## GOAL OF THE EXERCISE
Write out the listing below again, precisely as it is given.

## PROVIDED DATA
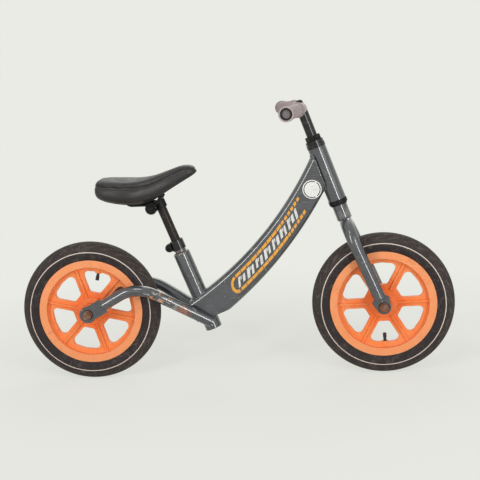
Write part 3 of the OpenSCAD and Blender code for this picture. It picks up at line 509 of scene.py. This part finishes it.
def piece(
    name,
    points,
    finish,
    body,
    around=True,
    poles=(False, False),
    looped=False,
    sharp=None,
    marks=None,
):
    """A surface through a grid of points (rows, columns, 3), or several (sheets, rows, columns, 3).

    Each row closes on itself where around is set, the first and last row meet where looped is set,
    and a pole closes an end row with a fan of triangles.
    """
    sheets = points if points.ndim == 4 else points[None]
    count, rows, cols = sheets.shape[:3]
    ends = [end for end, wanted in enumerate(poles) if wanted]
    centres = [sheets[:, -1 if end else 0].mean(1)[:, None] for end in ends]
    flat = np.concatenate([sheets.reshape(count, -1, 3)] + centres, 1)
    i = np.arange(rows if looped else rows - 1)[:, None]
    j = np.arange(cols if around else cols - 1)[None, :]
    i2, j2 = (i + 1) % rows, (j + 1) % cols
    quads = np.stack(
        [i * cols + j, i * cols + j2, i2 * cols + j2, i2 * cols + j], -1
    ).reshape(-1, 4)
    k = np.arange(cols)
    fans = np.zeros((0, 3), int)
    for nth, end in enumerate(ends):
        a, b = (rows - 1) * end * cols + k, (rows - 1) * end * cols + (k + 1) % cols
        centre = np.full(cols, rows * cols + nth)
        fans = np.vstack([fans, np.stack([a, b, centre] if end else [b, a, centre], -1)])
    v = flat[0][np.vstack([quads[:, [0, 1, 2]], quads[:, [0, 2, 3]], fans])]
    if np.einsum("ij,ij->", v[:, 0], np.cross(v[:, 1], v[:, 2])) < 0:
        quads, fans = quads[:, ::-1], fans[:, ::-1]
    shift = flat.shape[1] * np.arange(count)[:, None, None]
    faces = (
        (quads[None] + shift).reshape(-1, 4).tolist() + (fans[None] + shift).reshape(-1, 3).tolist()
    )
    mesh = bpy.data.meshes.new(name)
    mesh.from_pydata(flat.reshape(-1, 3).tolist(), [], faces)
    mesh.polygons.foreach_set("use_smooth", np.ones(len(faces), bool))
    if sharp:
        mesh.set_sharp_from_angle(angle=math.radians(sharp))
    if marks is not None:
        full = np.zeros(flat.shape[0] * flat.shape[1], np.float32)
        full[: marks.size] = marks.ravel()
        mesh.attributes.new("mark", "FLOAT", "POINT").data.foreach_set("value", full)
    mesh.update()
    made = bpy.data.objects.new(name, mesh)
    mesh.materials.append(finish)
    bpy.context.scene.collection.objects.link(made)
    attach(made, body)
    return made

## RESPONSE
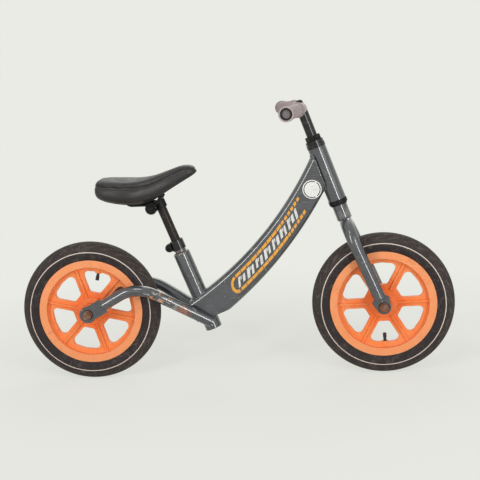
Write part 3 of the OpenSCAD and Blender code for this picture. It picks up at line 509 of scene.py. This part finishes it.
def piece(
    name,
    points,
    finish,
    body,
    around=True,
    poles=(False, False),
    looped=False,
    sharp=None,
    marks=None,
):
    """A surface through a grid of points (rows, columns, 3), or several (sheets, rows, columns, 3).

    Each row closes on itself where around is set, the first and last row meet where looped is set,
    and a pole closes an end row with a fan of triangles.
    """
    sheets = points if points.ndim == 4 else points[None]
    count, rows, cols = sheets.shape[:3]
    ends = [end for end, wanted in enumerate(poles) if wanted]
    centres = [sheets[:, -1 if end else 0].mean(1)[:, None] for end in ends]
    flat = np.concatenate([sheets.reshape(count, -1, 3)] + centres, 1)
    i = np.arange(rows if looped else rows - 1)[:, None]
    j = np.arange(cols if around else cols - 1)[None, :]
    i2, j2 = (i + 1) % rows, (j + 1) % cols
    quads = np.stack(
        [i * cols + j, i * cols + j2, i2 * cols + j2, i2 * cols + j], -1
    ).reshape(-1, 4)
    k = np.arange(cols)
    fans = np.zeros((0, 3), int)
    for nth, end in enumerate(ends):
        a, b = (rows - 1) * end * cols + k, (rows - 1) * end * cols + (k + 1) % cols
        centre = np.full(cols, rows * cols + nth)
        fans = np.vstack([fans, np.stack([a, b, centre] if end else [b, a, centre], -1)])
    v = flat[0][np.vstack([quads[:, [0, 1, 2]], quads[:, [0, 2, 3]], fans])]
    if np.einsum("ij,ij->", v[:, 0], np.cross(v[:, 1], v[:, 2])) < 0:
        quads, fans = quads[:, ::-1], fans[:, ::-1]
    shift = flat.shape[1] * np.arange(count)[:, None, None]
    faces = (
        (quads[None] + shift).reshape(-1, 4).tolist() + (fans[None] + shift).reshape(-1, 3).tolist()
    )
    mesh = bpy.data.meshes.new(name)
    mesh.from_pydata(flat.reshape(-1, 3).tolist(), [], faces)
    mesh.polygons.foreach_set("use_smooth", np.ones(len(faces), bool))
    if sharp:
        mesh.set_sharp_from_angle(angle=math.radians(sharp))
    if marks is not None:
        full = np.zeros(flat.shape[0] * flat.shape[1], np.float32)
        full[: marks.size] = marks.ravel()
        mesh.attributes.new("mark", "FLOAT", "POINT").data.foreach_set("value", full)
    mesh.update()
    made = bpy.data.objects.new(name, mesh)
    mesh.materials.append(finish)
    bpy.context.scene.collection.objects.link(made)
    attach(made, body)
    return made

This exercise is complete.